Aparecieron al raso en un cercano solar de la antigua finca Minaya, próxima a la
Cañada, un día frío de un cruel invierno. Les llevamos lo que pudimos. Eran
cuatro, los padres y sus dos hijas. De esto hace… demasiado tiempo.
Luego nació ella, y la familia recibió una vivienda social a la otra
punta de la ciudad, frente al cementerio. Al tiempo, se acercaron un poco,
dando una patada en la puerta de una vieja casa molinera de la zona de la
Esperanza.
Mientras tanto, levantada la veda constructora en lo que iba a ser la
expansión noble y deportiva de esta villa, a diario paseabamos, entre las obras
que iban surgiendo de seguido, camino del pinar.
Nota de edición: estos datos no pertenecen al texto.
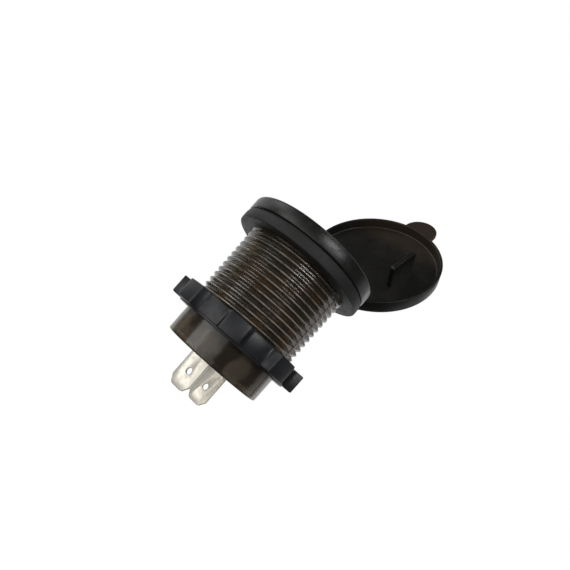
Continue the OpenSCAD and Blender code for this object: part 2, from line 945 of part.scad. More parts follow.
// Lamp with a round nose, standing on the port board
module status_led() {
    color([0.8, 0.85, 0.95])
        rotate_extrude()
            polygon([
                [0, port_board_top],
                [led_foot_r, port_board_top],
                [led_foot_r, port_board_top + led_foot_t],
                [led_r, port_board_top + led_foot_t],
                for (a = [0:15:90]) [led_r * cos(a), port_board_top + led_body + led_r * sin(a)]
            ]);
}

module light_pipe() {
    color([0.9, 0.92, 0.95])
        union() {
            rod(lamp_d / 2, port_board_top + led_body + led_r + slip, flange_front + pipe_proud);
            rod(lamp_d / 2 + pipe_collar, plate_back - 1, plate_back);
        }
}

housing();
panel_gasket();
cap_collar();
cap_hinge_web();
dust_cap();
lock_nut();
face_plate();
usb_shell(1);  // usb_shell_a
usb_shell(-1);  // usb_shell_b
usb_tongue(1);  // usb_tongue_a
usb_tongue(-1);  // usb_tongue_b
usb_contacts(1);  // usb_contacts_a
usb_contacts(-1);  // usb_contacts_b
port_board();
power_board();
board_pins();
pin_header();
blade_positive();
blade_negative();
input_capacitor();
output_capacitor();
noise_capacitor();
inductor_core();
inductor_winding();
converter_chip();
charge_chip();
blocking_diode();
status_led();
light_pipe();
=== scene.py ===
"""Looks of a panel-mount USB charging socket for a vehicle dash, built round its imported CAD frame.

The barrel's axis is Z, its face looks along +Z and the rubber seat lies on the panel at Z = 0. The
dust cap hinges on the +Y side and rests open. Lengths are in metres, and a size in millimetres is
multiplied by MM.
"""

from __future__ import annotations

import json
import logging
import math
from collections.abc import Callable, Iterator
from contextlib import contextmanager
from dataclasses import dataclass, field
from enum import Enum

import bpy
from mathutils import Euler, Matrix, Vector


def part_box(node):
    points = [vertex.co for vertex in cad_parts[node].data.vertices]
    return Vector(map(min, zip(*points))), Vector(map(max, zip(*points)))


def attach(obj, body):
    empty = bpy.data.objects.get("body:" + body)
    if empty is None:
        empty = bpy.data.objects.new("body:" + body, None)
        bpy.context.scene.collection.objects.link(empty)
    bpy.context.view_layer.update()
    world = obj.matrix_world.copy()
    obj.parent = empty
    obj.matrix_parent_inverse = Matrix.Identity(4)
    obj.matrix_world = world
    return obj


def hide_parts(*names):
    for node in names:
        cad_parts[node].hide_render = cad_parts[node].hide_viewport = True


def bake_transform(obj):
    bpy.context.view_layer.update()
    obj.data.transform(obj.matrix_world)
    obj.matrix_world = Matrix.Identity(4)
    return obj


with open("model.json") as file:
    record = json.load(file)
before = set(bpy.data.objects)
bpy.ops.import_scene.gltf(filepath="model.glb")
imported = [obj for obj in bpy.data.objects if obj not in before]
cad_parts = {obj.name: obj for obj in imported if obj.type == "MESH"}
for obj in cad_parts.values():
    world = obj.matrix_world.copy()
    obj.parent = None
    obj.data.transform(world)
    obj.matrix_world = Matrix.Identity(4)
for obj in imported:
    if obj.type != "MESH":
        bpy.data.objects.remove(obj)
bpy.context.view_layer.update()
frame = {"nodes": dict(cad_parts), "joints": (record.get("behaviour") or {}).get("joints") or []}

LOG = logging.getLogger("socket")
MM = 0.001
SAME_SPOT = 0.0005 * MM
ON_PLANE = 0.0001 * MM
FULL_TURN = 2 * math.pi
ROUND_STEPS = 144
ORIGIN = Vector()
X_AXIS = Vector((1, 0, 0))
Y_AXIS = Vector((0, 1, 0))
Z_AXIS = Vector((0, 0, 1))

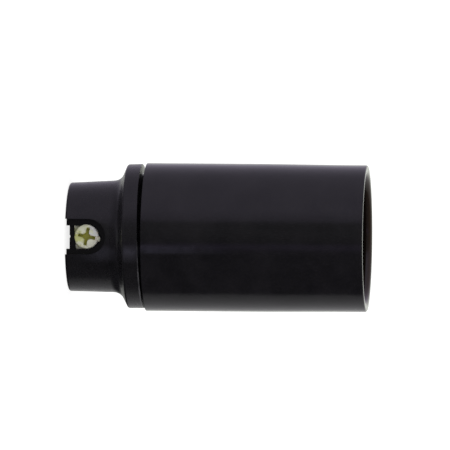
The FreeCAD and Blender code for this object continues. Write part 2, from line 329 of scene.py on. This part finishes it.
def whole_turn(columns):
    """Angles of the columns of a grid that goes once round."""
    return np.linspace(0.0, 2.0 * np.pi, columns, endpoint=False)[None, :]


def screw_grid(head_r, head, crown, shank_r, thread_depth, pitch, shank, point_r, point, drive,
               columns, burr=0.0):
    """Rows by columns of (radius, angle, height) over a whole screw, from the middle of its head to its
    tip, and how deep each point lies in the driver's recess. Height 0 is the head's seat, the head is
    above it and the shank below. The head's top is a dome, a parabola of the crown given, less the
    depth that drive(radius, angle) cuts. A burr stands out at one end of the slot."""
    angle = whole_turn(columns)
    edge = 0.16 * mm
    reach = np.concatenate([np.linspace(0.0, head_r - edge, 64),
                            head_r - edge + edge * np.sin(np.linspace(0.1, 0.5, 6) * np.pi)])[:, None]
    droop = edge - np.sqrt(np.maximum(edge ** 2 - np.maximum(reach - head_r + edge, 0.0) ** 2, 0.0))
    dome = head - crown * (reach / head_r) ** 2 - droop
    cut = drive(reach, angle)
    thinnest, burr_half, burr_run = 0.16 * head, 0.50 * mm, 0.2 * mm
    top = np.maximum(dome - cut, thinnest)
    in_slot = rising(np.abs(head_r * np.sin(angle)), burr_half, -0.08 * mm) * (np.cos(angle) > 0)
    reach = reach + burr * in_slot * rising(reach, head_r - burr_run, burr_run)
    wall = np.linspace(0.0, 1.0, 10)[1:, None]
    low = 0.08 * mm
    side = top[-1:] * (1 - wall) + low * wall
    side_r = head_r + burr * in_slot * np.clip(1.0 - 2.2 * wall, 0, 1)
    depth = np.arange(0.0, shank, pitch / 14.0)[:, None]
    ease = rising(depth, 0.0, pitch) * rising(depth, shank, -pitch)
    groove = ease * round_thread(-depth, angle, pitch, thread_depth)
    radius = np.concatenate([
        reach, side_r + 0.0 * side, (head_r - low) + 0.0 * angle, shank_r - groove,
        point_r + np.zeros((2, columns)), 0.0 * angle])
    height = np.concatenate([
        top, side, 0.0 * angle, -depth + 0.0 * angle,
        np.array([[-shank], [-shank - point]]) + 0.0 * angle, -shank - point + 0.0 * angle])
    recess = np.zeros_like(radius)
    recess[:len(cut)] = rising(cut, 0.55 * mm, 0.15 * mm)
    return radius, angle + 0.0 * radius, height, recess


def plain_slot(width, depth):
    """Driving slot along angle 0: full depth within half its width, with slightly sloped walls."""
    slope = 0.08 * mm

    def cut(radius, angle):
        return depth * rising(np.abs(radius * np.sin(angle)), (width + slope) / 2, -slope)
    return cut


def square_plate(half, hole_r, corner_r, edge, low, high, columns=160):
    """Square plate with a round hole. Round the plate, the outer reach is where the ray at that angle
    meets a square with rounded corners, as a high power mean of the two half widths. Each section goes
    out along the top, over a rounded edge, back along the bottom and up the hole."""
    angle = whole_turn(columns)
    power = 2.0 + 5.0 * half / corner_r
    outer = half / (np.abs(np.cos(angle)) ** power + np.abs(np.sin(angle)) ** power) ** (1.0 / power)
    a = np.linspace(0.0, 0.5 * np.pi, 5)
    inset = np.concatenate([edge * (1 - np.sin(a)), edge * (1 - np.cos(a))])
    level = np.concatenate([low + edge * (1 - np.cos(a)), high - edge * (1 - np.sin(a))])
    outside_r = outer - inset[:, None]
    inside_r = hole_r + inset[::-1][:, None] + 0.0 * angle
    radius = np.concatenate([outside_r, inside_r])
    height = np.concatenate([level, level[::-1]])[:, None] + 0.0 * angle
    return radius * np.cos(angle), radius * np.sin(angle), height


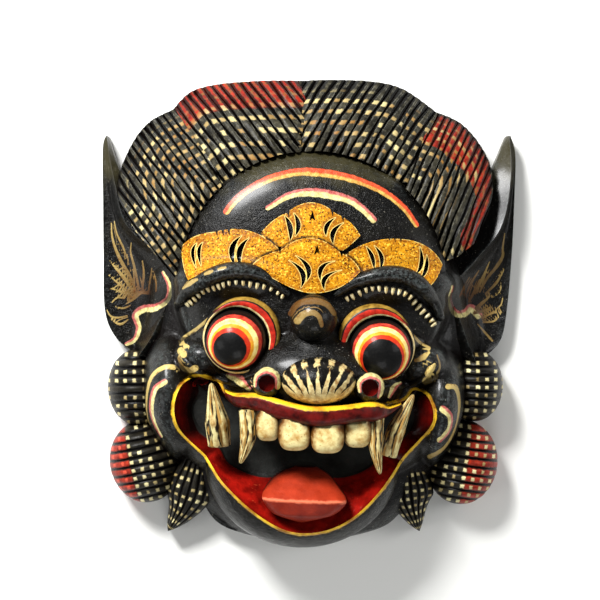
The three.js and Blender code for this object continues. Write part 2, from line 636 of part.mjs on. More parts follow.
function tooth({ x, y, wide, high, forward }) {
  const geometry = new THREE.BoxGeometry(2, 2, 2, 2, 2, 2);
  const position = geometry.getAttribute('position');
  const p = new THREE.Vector3();
  for (let i = 0; i < position.count; i += 1) {
    p.fromBufferAttribute(position, i);
    const size = (Math.abs(p.x) ** TOOTH.square + Math.abs(p.y) ** TOOTH.square
      + Math.abs(p.z) ** TOOTH.square) ** (1 / TOOTH.square);
    const k = TOOTH.full / size;
    position.setXYZ(i, x + (p.x * k * wide) / 2, y + (p.y * k * high) / 2,
      forward + (p.z * k * TOOTH.deep) / 2);
  }
  return solid(geometry);
}

function horn({ line, half }) {
  const way = new THREE.CatmullRomCurve3(line.map((p) => new THREE.Vector3(...p)));
  const wide = (s) => (s < 0.5 ? mix(half[0], half[1], 2 * s) : mix(half[1], half[2], 2 * s - 1));
  return bar(6, 5, (s) => way.getPoint(s), (s) => [wide(s), wide(s) * HORN_DEPTH]);
}

function tongue() {
  const [left, right] = [spline(TONGUE.left), spline(TONGUE.right)];
  return block(8, 8, (u, v) => {
    const [a, b] = [left.getPoint(v), right.getPoint(v)];
    const at = v * (TONGUE.height.length - 1);
    const k = Math.min(Math.floor(at), TONGUE.height.length - 2);
    const z = mix(TONGUE.height[k], TONGUE.height[k + 1], at - k);
    const side = (2 * u - 1) ** 2;
    return [mix(a.x, b.x, u), mix(a.y, b.y, u), z - TONGUE.crown * side - TONGUE.lip * side ** 4];
  });
}

function hollow({ x, y, across, along, deep }) {
  return ball([x, y, 0], [across, along, deep], 24, 8);
}

// ---------------------------------------------------------------- the mask

const carved = union([
  face(),
  jaw(),
  ...LOBES.map(lobe),
  ...EARS.map(ear),
  ...CURLS.map(curl),
  ...LOCKS.map(lock),
  ...BROWS.map(brow),
]).subtract(mouth());

const dressed = union([
  carved,
  ...LEAVES.map(leaf),
  ...EYES.map(eye),
  nose(),
  upperLip(),
  tongue(),
  ...TEETH.map(tooth),
  ...HORNS.map(horn),
]);

const back = union(HOLLOWS.map(hollow));
const sawn = dressed.subtract(back).subtract(box([-200, -200, SAW - 10], [200, 200, 0]));

const wood = new THREE.MeshStandardMaterial({ color: '#2b2724', roughness: 0.45, metalness: 0 });
const [whole] = withoutSplinters(sawn).decompose().sort((a, b) => b.volume() - a.volume());
const mask = new THREE.Mesh(geometryOf(whole), wood);
mask.name = 'mask';

const group = new THREE.Group();
group.add(mask);
export default group;
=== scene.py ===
import math

import bmesh
import bpy
import numpy as np
from mathutils import Matrix, Vector


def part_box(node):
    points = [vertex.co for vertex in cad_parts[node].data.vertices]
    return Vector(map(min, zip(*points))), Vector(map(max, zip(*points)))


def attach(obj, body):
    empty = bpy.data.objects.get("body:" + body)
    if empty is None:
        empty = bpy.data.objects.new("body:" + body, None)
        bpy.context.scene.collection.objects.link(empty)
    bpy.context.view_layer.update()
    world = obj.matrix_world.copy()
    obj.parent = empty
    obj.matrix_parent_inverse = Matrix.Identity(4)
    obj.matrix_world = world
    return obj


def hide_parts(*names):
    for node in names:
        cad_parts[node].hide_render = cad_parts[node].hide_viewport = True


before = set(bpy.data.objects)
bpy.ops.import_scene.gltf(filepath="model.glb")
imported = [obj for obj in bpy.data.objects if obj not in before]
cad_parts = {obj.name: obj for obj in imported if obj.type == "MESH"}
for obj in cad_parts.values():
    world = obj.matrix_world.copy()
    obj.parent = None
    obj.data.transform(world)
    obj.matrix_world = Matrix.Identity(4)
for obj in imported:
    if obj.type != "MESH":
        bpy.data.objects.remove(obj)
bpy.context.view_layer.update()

# The mask lies on its back rim, face up: +X is the viewer's right, +Y runs from chin to hair, +Z out of
# the face. The forms below are in millimetres, and MM turns them to metres by the frame's own height.
low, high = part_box("mask")
MASK_HEIGHT = 270
MM = (high.y - low.y) / MASK_HEIGHT
SAW = -6       # every form is carried down to here, then sawn off flat at the rim plane
SKY = 130      # above the whole carving
BLEND = 7      # how softly one swelling of the face runs into the next
ROUNDING = 20  # how tightly the face rounds over at its edge: higher is tighter
SPLIT = math.radians(38)  # edges sharper than this stay crisp

# The swellings of the face: middle, half width, half height, height at the foot and at the top, and how
# fast it drops away outside its foot.
SWELLINGS = [
    (0, -16, 98, 122, 15, 46, 28),      # plate
    (-41, 20, 36, 14, 40, 66, 28),      # left brow
    (47, 17, 36, 14, 40, 66, 28),       # right brow
    (3, -16, 17, 26, 48, 71, 28),       # bridge of the nose
    (-60, -24, 17, 13, 38, 61, 28),     # left cheekbone
    (62, -27, 17, 13, 38, 61, 28),      # right cheekbone
    (4, -37, 50, 30, 46, 80, 28),       # muzzle
    (-80, -48, 19, 38, 20, 57, 28),     # left cheek
    (76, -54, 18, 36, 20, 57, 28),      # right cheek
    (-3, -62, 80, 40, 26, 66, 28),      # ring of flesh round the mouth
    (1.7, 18, 77, 76, 44, 63, 300),     # forehead
]
JAW = (-4, -84, 55, 48.5, 44, 74, 300)  # crisply edged

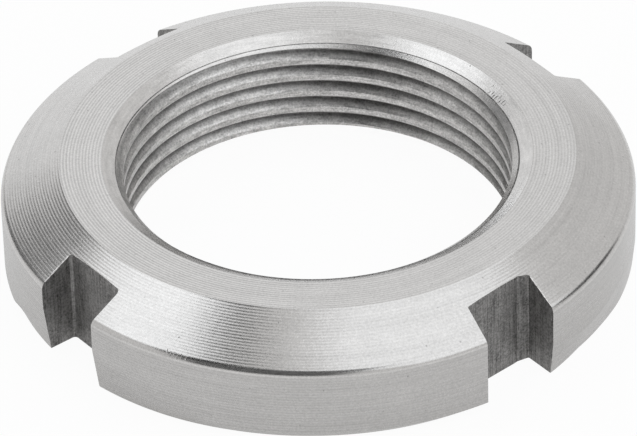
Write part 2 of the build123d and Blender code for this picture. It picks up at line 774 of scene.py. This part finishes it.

A cual más grande, más lujosa,
más altiva.
¡Míguel! Me
gritaba alguien desde un andamio. ¿Sabes cuánto
va a valer este chalé? ¡Cien millones! Respondía él antes de que yo
intentara una aproximación. En efecto, era todo un señor chalé lo que se
imaginaba a partir de aquella estructura en ciernes. Un mastodonte de casa.
Con el tiempo pasó lo que tenía que pasar. Se terminaron las obras.
Mejor, se interrumpieron. Unas casas se vendieron y se compraron. Otras, no. Al
final un banco se hizo con los restos.
Ahora ella tiene su domicilio en uno de esos chalés. No es suyo, es del
banco. Pero tiene llave. Se la pasó el anterior inquilino.
¿Sabes dónde te has metido? Le acabo
de preguntar. Con un encogimiento de hombros, me responde: Sólo pido que me dejen estar hasta que me den una vivienda. Yo quiero
pagar mi renta.
¿Tienes luz? Sí, pero no tengo
agua.
Ella no hace otra cosa porque no sabe. Desde que nació ha vivido así.